Nation/World

Tyre Nichols’s death renewed push for George Floyd Act. What’s in it?

After video footage of the brutal beating of Tyre Nichols stunned the nation, calls to revive the George Floyd Justice in Policing Act are growing louder.

Rep. Sheila Jackson Lee (D-Texas) plans to reintroduce the act after the State of the Union address on Feb. 7, according to Ben Crump, the Nichols family’s attorney. A “duty to intervene” element, in honor of Nichols, will be added, too, Crump said during Nichols’s funeral Wednesday.

The George Floyd Justice in Policing Act - named after the 46-year-old Black man killed by Minneapolis police in 2020 - passed the Democratic-controlled House in March 2021. But negotiations broke down in the Senate soon after. Facing fizzled-out police reform efforts, President Biden last year signed an executive order with some initiatives similar to those in the George Floyd Justice in Policing Act. However, Biden’s order applies only to federal law enforcement agencies, and executive orders can be reversed by future presidents.

Nichols, a 29-year-old Black man, died Jan. 10, three days after being beaten, kicked and pepper-sprayed by five Memphis police officers. The videos released last week spurred renewed demands for action on police reform, including from Biden, who Monday said that Congress should pass the George Floyd Justice in Policing Act “right now.”

[Emotional farewell for Tyre Nichols in Memphis marked by calls for justice]

It’s been more than a year since the bill had any traction in Congress. Here’s some of what the George Floyd Justice in Policing Act of 2021 would do:

- Limit the transfer of military-grade equipment to police departments

ADVERTISEMENT

The bill would limit the transfer of military goods, such as drones, to local and state law enforcement agencies.

- Require officers to complete training when another uses excessive force

Police officers would receive guidance on racial profiling, implicit bias and intervention.

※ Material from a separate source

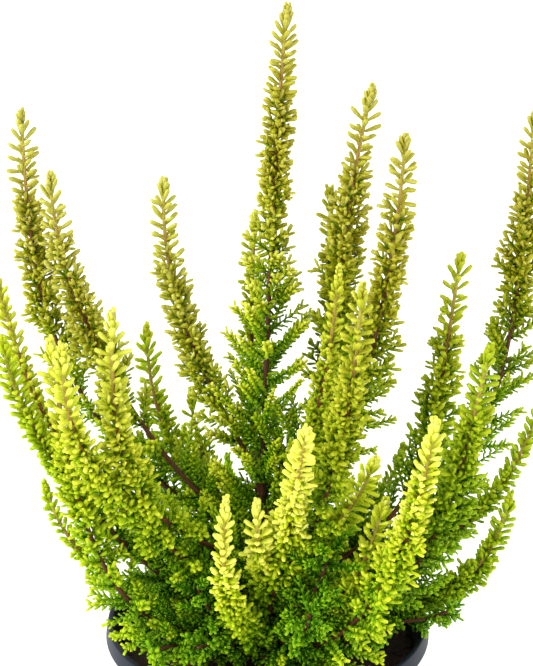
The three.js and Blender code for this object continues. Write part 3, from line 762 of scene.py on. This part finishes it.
def single_leaves(shoot, from_tip, azimuth):
    """The large leaves: closed over each other in the bud, spreading below it, smaller again low
    down."""
    random = shoot.random
    count = len(from_tip)
    hug = shoot.hug
    grown = from_tip + shoot.age
    place, heading, side = outward(shoot, from_tip, azimuth + random.normal(0, 0.12, count))
    opening = smooth_step(grown, shoot.bud * 0.65, shoot.bud * 1.25)
    swelling = smooth_step(grown, *STRETCH["bud_swells"])
    angle = LEAF_ANGLE["tip"] + LEAF_ANGLE["bud"] * swelling
    angle += (LEAF_ANGLE["open"] + LEAF_ANGLE["hug"] * hug) * opening
    angle += random.normal(0, LEAF_ANGLE["scatter"], count) * (0.3 + 0.7 * opening)
    angle = np.radians(angle)
    direction = swing(angle, heading, side) + 0.08 * random.normal(size=(count, 3))
    size = LEAF["in_bud"] + (LEAF["length"] - LEAF["in_bud"]) * smooth_step(grown, 1, shoot.bud)
    shrinking = 0.25 * smooth_step(grown, *STRETCH["leaves_shrink"])
    size = size * random.uniform(0.86, 1.12, count) * (1 - shrinking)
    size = size * (1 - 0.15 * hug) * shoot.leaf
    slim = (size / LEAF["length"]) ** 0.4 * (1 + 0.2 * hug)
    foot = place + side * (stalk_radius(from_tip) * 0.6)[:, None]
    fading = 0.2 * golden(shoot, 0) * smooth_step(grown, *STRETCH["gold_dulls_yellow"])
    fading = fading + shoot.fade * smooth_step(grown, *STRETCH["yellow_fades"])
    yellow = shoot.yellow * (1 - fading)
    tint = np.stack([yellow, random.random(count), golden(shoot, grown)], -1)
    curl = random.uniform(-0.04, 0.1, count)
    sizes = size, LEAF["half_width"] * slim, LEAF["half_thickness"] * slim
    return leaves(LARGE_SHAPE, foot, direction, heading, *sizes, curl, tint)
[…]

- Increase the use of body cameras

All federal officers would be required to wear body cameras, and all marked federal police vehicles would be required to use dashboard cameras. The resulting footage must be released on request under the bill. Federal funding would also be available to ensure that local and state law enforcement use body cameras, but release of local and state footage would be left up to state law.

- Create a national database for officer misconduct allegations

The bill would create a National Police Misconduct Registry to compile data on complaints and records of police misconduct across the federal, state and local levels. Law enforcement agencies will have the ability to research an officer’s background before hiring, which may prevent officers who are removed for misconduct from being hired by other agencies.

- Ban no-knock warrants and chokeholds, in some cases

No-knock warrants allow police officers to enter a premises without knocking or announcing their presence. Louisville police killed 26-year-old Breonna Taylor after raiding her home on a no-knock warrant. The practice would be banned in federal drug cases; the warrants would still be allowed in other scenarios.

The use of chokeholds also received greater scrutiny since the death of Floyd, after a Minneapolis police officer held his knee to Floyd’s neck for several minutes. Under the bill, chokeholds would be banned at the federal level.

The bill asks state and local governments to pass similar laws, and those that fail to do so would lose access to federal funding.

- Restrict the use of qualified immunity

This provision would make it easier to bring charges against offending police officers.

Under qualified immunity, police officers are protected from individual liability. This makes it nearly impossible to prosecute police officers for violating someone’s civil rights. The George Floyd Justice in Policing Act sought to bar officers from qualified immunity, but this was a primary sticking point during bipartisan Senate negotiations last year. Most Republicans argued that allowing lawsuits against police officers would cause them to adopt less-effective tactics.

The bill also lowers the “criminal intent” standard - from “willful” to knowing or reckless - to convict an officer in a federal prosecution.